(What to work on): Report the number of lines in the entries below that include the word "object", and nothing else.
= = =
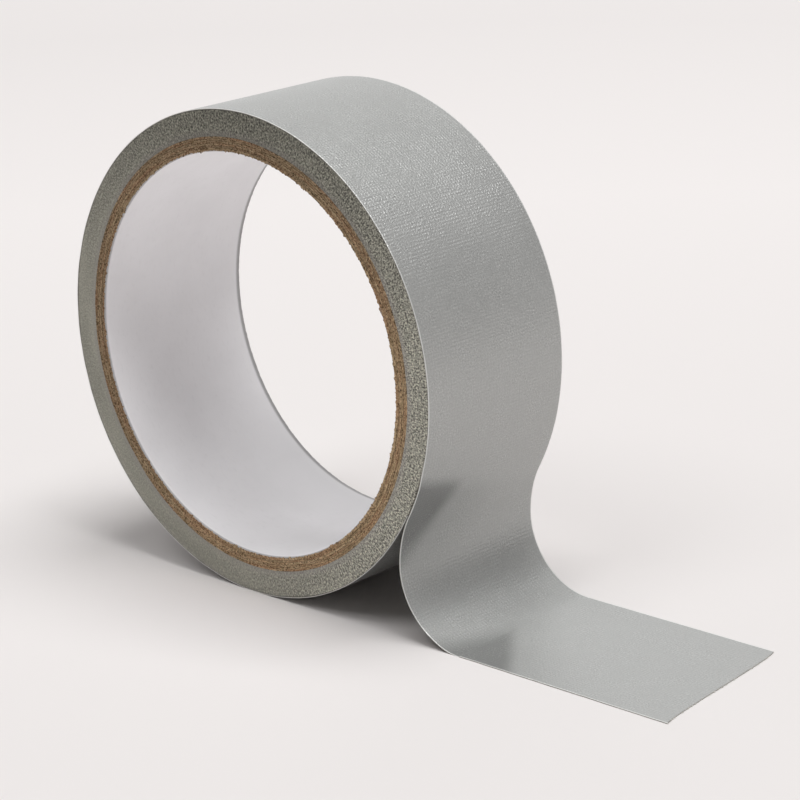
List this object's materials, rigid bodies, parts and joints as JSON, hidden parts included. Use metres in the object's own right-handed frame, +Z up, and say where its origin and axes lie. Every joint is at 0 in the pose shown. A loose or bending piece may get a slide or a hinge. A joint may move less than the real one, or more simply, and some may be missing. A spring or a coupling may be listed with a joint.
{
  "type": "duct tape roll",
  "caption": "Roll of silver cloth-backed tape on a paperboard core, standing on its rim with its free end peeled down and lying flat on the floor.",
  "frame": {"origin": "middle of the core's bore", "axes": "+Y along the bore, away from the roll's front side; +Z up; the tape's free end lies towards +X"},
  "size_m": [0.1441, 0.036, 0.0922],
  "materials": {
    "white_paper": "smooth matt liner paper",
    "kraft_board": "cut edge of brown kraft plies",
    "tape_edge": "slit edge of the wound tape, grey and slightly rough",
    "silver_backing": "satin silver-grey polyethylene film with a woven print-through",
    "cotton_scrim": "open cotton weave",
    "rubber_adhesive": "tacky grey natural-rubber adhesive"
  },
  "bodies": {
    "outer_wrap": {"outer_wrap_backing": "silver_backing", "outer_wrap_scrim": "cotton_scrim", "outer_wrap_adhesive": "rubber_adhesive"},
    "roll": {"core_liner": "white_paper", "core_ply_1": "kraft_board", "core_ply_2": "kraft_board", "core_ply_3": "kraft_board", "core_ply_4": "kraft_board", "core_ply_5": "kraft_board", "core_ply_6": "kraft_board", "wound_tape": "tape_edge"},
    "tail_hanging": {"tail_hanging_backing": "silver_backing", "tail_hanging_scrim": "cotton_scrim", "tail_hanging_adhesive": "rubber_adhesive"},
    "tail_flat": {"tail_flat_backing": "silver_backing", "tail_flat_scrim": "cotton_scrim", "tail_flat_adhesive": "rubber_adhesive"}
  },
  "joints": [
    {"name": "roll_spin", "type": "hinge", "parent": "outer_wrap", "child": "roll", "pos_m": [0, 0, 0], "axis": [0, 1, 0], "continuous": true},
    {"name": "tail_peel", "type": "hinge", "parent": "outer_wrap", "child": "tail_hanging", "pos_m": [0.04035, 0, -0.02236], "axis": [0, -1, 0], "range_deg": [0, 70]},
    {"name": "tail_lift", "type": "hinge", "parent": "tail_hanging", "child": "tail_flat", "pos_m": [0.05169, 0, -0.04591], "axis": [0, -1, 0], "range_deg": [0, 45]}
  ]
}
= = =
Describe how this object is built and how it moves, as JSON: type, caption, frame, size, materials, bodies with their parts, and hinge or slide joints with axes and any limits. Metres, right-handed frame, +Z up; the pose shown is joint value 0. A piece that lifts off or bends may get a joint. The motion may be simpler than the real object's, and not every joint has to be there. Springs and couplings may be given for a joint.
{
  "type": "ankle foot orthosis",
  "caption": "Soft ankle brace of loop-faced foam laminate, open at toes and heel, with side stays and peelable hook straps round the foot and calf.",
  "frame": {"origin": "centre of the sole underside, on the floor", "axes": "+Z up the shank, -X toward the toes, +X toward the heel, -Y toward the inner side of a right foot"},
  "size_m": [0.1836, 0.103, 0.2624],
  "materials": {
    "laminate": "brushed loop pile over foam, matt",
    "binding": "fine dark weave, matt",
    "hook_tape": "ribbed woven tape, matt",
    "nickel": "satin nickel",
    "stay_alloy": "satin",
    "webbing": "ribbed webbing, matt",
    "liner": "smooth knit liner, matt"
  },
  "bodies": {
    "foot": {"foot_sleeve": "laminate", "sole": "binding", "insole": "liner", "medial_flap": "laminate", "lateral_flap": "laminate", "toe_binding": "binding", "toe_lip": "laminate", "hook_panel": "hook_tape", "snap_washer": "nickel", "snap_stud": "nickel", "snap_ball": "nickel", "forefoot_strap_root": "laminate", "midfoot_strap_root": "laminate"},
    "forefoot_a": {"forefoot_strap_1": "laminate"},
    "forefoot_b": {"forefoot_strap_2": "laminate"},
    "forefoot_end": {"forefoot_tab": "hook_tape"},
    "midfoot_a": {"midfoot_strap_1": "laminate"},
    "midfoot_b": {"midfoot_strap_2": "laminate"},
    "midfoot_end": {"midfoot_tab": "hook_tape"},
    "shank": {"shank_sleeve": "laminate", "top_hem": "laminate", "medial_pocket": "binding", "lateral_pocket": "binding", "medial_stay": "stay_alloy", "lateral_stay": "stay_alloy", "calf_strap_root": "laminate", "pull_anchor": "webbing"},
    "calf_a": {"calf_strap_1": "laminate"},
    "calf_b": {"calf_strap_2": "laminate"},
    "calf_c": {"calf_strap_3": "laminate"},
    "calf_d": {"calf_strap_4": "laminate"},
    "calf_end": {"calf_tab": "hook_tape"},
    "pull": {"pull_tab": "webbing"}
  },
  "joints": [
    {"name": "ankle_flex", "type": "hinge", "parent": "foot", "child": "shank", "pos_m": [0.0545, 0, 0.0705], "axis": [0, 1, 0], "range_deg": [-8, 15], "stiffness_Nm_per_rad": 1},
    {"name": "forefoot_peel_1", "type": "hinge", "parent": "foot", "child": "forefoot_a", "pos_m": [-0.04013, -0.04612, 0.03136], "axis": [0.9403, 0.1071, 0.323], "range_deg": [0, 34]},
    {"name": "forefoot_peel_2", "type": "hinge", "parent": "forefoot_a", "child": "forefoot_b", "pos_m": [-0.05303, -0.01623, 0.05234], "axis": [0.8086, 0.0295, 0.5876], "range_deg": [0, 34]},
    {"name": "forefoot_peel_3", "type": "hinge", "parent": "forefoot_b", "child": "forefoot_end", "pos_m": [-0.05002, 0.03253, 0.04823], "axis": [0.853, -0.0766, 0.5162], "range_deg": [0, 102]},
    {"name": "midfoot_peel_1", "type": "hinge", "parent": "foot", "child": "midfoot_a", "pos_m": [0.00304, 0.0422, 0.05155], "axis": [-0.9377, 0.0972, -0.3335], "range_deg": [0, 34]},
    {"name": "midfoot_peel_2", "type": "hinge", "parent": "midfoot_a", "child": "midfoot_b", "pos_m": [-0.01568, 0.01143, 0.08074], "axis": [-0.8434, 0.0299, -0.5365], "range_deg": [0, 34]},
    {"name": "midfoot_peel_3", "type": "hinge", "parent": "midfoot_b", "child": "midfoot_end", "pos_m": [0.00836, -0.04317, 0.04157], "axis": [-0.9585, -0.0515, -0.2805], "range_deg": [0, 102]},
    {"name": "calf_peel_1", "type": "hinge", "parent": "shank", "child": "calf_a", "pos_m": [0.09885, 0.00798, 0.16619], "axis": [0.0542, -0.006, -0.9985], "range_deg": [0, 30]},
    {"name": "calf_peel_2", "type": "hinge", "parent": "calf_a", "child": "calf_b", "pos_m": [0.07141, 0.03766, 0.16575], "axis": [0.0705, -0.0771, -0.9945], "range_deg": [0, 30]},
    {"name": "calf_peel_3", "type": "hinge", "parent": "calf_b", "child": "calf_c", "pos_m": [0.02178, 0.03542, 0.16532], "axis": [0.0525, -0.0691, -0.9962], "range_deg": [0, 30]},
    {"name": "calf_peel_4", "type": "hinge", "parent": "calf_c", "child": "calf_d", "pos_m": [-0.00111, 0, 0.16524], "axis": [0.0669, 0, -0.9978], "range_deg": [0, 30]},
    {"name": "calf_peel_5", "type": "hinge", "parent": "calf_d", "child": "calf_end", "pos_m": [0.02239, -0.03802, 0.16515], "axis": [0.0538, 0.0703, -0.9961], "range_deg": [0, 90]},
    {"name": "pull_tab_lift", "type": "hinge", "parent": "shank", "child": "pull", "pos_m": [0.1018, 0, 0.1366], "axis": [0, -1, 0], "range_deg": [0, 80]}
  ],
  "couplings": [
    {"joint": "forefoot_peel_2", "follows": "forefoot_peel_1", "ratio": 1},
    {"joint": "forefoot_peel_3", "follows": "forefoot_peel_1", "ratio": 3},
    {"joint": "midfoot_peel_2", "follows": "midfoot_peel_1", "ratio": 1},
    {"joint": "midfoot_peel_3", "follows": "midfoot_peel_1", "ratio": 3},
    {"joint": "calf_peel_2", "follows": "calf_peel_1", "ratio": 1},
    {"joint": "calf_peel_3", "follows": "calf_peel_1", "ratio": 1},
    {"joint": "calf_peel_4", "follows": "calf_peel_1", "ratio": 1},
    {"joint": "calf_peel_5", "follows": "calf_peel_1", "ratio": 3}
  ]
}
= = =
(Exercise solution): 2